[Begin Source data]

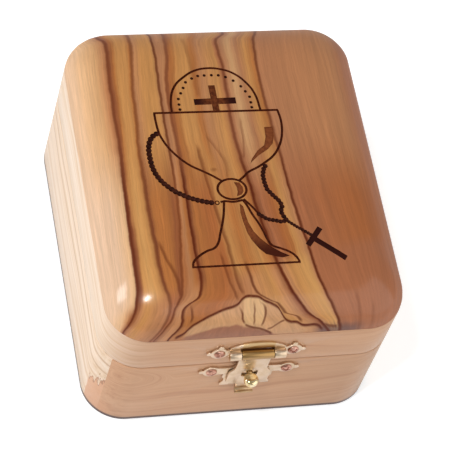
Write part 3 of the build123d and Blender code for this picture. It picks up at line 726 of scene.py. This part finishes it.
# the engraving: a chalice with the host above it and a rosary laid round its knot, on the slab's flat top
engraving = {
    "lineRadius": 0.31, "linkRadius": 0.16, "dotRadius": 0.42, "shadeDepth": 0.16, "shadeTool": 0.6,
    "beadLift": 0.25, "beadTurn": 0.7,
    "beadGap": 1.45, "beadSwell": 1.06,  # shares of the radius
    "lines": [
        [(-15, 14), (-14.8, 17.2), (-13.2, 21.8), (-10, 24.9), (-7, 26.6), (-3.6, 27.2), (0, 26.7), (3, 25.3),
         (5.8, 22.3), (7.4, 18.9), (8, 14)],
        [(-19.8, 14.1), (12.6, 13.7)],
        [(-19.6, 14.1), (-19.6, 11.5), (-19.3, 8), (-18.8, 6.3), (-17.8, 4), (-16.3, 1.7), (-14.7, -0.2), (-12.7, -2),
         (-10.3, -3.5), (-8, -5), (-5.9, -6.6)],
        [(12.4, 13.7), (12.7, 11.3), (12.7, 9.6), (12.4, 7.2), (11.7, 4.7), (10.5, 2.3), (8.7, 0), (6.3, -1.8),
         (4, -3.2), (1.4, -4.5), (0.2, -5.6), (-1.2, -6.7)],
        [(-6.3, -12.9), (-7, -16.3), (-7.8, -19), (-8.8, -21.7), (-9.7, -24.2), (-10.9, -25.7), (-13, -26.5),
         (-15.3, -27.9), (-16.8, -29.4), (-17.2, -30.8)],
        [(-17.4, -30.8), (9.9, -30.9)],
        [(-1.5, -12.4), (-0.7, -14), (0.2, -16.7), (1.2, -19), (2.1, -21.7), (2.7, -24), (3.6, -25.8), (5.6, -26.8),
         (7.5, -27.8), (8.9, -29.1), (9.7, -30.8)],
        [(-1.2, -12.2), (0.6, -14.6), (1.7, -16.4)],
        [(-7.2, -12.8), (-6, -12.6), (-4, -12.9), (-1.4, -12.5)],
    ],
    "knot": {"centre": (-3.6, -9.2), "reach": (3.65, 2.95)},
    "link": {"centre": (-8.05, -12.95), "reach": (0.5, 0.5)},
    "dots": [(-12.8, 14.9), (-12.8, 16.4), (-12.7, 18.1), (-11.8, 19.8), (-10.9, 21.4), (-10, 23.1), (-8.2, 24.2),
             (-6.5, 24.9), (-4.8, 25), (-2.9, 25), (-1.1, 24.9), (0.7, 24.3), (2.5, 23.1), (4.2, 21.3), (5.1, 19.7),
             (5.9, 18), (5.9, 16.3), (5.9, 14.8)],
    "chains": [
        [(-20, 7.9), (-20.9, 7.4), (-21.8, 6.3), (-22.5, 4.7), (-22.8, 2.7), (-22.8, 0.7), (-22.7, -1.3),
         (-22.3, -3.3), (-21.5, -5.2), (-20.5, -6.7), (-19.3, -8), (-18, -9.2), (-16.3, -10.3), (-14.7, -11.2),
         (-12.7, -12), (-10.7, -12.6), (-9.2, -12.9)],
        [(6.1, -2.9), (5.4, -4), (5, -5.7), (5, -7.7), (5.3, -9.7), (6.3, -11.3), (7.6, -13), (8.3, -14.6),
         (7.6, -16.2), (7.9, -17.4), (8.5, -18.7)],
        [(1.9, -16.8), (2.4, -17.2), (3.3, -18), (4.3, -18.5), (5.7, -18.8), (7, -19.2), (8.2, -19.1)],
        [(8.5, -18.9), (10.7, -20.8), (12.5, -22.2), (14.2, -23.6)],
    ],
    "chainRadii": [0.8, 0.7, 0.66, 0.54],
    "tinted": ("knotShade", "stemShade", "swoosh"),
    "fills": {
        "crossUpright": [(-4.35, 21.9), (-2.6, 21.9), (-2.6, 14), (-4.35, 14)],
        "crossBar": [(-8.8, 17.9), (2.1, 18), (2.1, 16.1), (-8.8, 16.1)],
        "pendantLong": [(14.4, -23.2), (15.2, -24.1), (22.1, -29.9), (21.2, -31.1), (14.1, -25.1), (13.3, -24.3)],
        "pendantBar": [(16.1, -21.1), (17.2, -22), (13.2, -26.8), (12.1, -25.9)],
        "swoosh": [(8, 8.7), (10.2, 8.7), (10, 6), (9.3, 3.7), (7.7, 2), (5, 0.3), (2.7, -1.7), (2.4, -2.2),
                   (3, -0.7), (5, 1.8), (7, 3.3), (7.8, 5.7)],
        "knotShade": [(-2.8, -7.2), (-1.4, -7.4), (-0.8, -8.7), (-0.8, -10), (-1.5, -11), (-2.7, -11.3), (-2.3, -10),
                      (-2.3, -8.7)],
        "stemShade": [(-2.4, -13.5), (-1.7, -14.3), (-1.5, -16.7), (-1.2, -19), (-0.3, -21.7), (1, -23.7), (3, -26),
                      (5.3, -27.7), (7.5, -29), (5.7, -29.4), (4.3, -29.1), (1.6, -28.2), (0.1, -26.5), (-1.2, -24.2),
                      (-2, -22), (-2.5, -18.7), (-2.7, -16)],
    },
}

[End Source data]

[The request]
Copy out each line exactly.

[Output below]
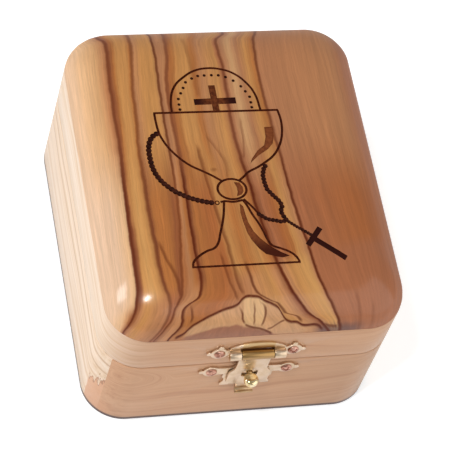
Write part 3 of the build123d and Blender code for this picture. It picks up at line 726 of scene.py. This part finishes it.
# the engraving: a chalice with the host above it and a rosary laid round its knot, on the slab's flat top
engraving = {
    "lineRadius": 0.31, "linkRadius": 0.16, "dotRadius": 0.42, "shadeDepth": 0.16, "shadeTool": 0.6,
    "beadLift": 0.25, "beadTurn": 0.7,
    "beadGap": 1.45, "beadSwell": 1.06,  # shares of the radius
    "lines": [
        [(-15, 14), (-14.8, 17.2), (-13.2, 21.8), (-10, 24.9), (-7, 26.6), (-3.6, 27.2), (0, 26.7), (3, 25.3),
         (5.8, 22.3), (7.4, 18.9), (8, 14)],
        [(-19.8, 14.1), (12.6, 13.7)],
        [(-19.6, 14.1), (-19.6, 11.5), (-19.3, 8), (-18.8, 6.3), (-17.8, 4), (-16.3, 1.7), (-14.7, -0.2), (-12.7, -2),
         (-10.3, -3.5), (-8, -5), (-5.9, -6.6)],
        [(12.4, 13.7), (12.7, 11.3), (12.7, 9.6), (12.4, 7.2), (11.7, 4.7), (10.5, 2.3), (8.7, 0), (6.3, -1.8),
         (4, -3.2), (1.4, -4.5), (0.2, -5.6), (-1.2, -6.7)],
        [(-6.3, -12.9), (-7, -16.3), (-7.8, -19), (-8.8, -21.7), (-9.7, -24.2), (-10.9, -25.7), (-13, -26.5),
         (-15.3, -27.9), (-16.8, -29.4), (-17.2, -30.8)],
        [(-17.4, -30.8), (9.9, -30.9)],
        [(-1.5, -12.4), (-0.7, -14), (0.2, -16.7), (1.2, -19), (2.1, -21.7), (2.7, -24), (3.6, -25.8), (5.6, -26.8),
         (7.5, -27.8), (8.9, -29.1), (9.7, -30.8)],
        [(-1.2, -12.2), (0.6, -14.6), (1.7, -16.4)],
        [(-7.2, -12.8), (-6, -12.6), (-4, -12.9), (-1.4, -12.5)],
    ],
    "knot": {"centre": (-3.6, -9.2), "reach": (3.65, 2.95)},
    "link": {"centre": (-8.05, -12.95), "reach": (0.5, 0.5)},
    "dots": [(-12.8, 14.9), (-12.8, 16.4), (-12.7, 18.1), (-11.8, 19.8), (-10.9, 21.4), (-10, 23.1), (-8.2, 24.2),
             (-6.5, 24.9), (-4.8, 25), (-2.9, 25), (-1.1, 24.9), (0.7, 24.3), (2.5, 23.1), (4.2, 21.3), (5.1, 19.7),
             (5.9, 18), (5.9, 16.3), (5.9, 14.8)],
    "chains": [
        [(-20, 7.9), (-20.9, 7.4), (-21.8, 6.3), (-22.5, 4.7), (-22.8, 2.7), (-22.8, 0.7), (-22.7, -1.3),
         (-22.3, -3.3), (-21.5, -5.2), (-20.5, -6.7), (-19.3, -8), (-18, -9.2), (-16.3, -10.3), (-14.7, -11.2),
         (-12.7, -12), (-10.7, -12.6), (-9.2, -12.9)],
        [(6.1, -2.9), (5.4, -4), (5, -5.7), (5, -7.7), (5.3, -9.7), (6.3, -11.3), (7.6, -13), (8.3, -14.6),
         (7.6, -16.2), (7.9, -17.4), (8.5, -18.7)],
        [(1.9, -16.8), (2.4, -17.2), (3.3, -18), (4.3, -18.5), (5.7, -18.8), (7, -19.2), (8.2, -19.1)],
        [(8.5, -18.9), (10.7, -20.8), (12.5, -22.2), (14.2, -23.6)],
    ],
    "chainRadii": [0.8, 0.7, 0.66, 0.54],
    "tinted": ("knotShade", "stemShade", "swoosh"),
    "fills": {
        "crossUpright": [(-4.35, 21.9), (-2.6, 21.9), (-2.6, 14), (-4.35, 14)],
        "crossBar": [(-8.8, 17.9), (2.1, 18), (2.1, 16.1), (-8.8, 16.1)],
        "pendantLong": [(14.4, -23.2), (15.2, -24.1), (22.1, -29.9), (21.2, -31.1), (14.1, -25.1), (13.3, -24.3)],
        "pendantBar": [(16.1, -21.1), (17.2, -22), (13.2, -26.8), (12.1, -25.9)],
        "swoosh": [(8, 8.7), (10.2, 8.7), (10, 6), (9.3, 3.7), (7.7, 2), (5, 0.3), (2.7, -1.7), (2.4, -2.2),
                   (3, -0.7), (5, 1.8), (7, 3.3), (7.8, 5.7)],
        "knotShade": [(-2.8, -7.2), (-1.4, -7.4), (-0.8, -8.7), (-0.8, -10), (-1.5, -11), (-2.7, -11.3), (-2.3, -10),
                      (-2.3, -8.7)],
        "stemShade": [(-2.4, -13.5), (-1.7, -14.3), (-1.5, -16.7), (-1.2, -19), (-0.3, -21.7), (1, -23.7), (3, -26),
                      (5.3, -27.7), (7.5, -29), (5.7, -29.4), (4.3, -29.1), (1.6, -28.2), (0.1, -26.5), (-1.2, -24.2),
                      (-2, -22), (-2.5, -18.7), (-2.7, -16)],
    },
}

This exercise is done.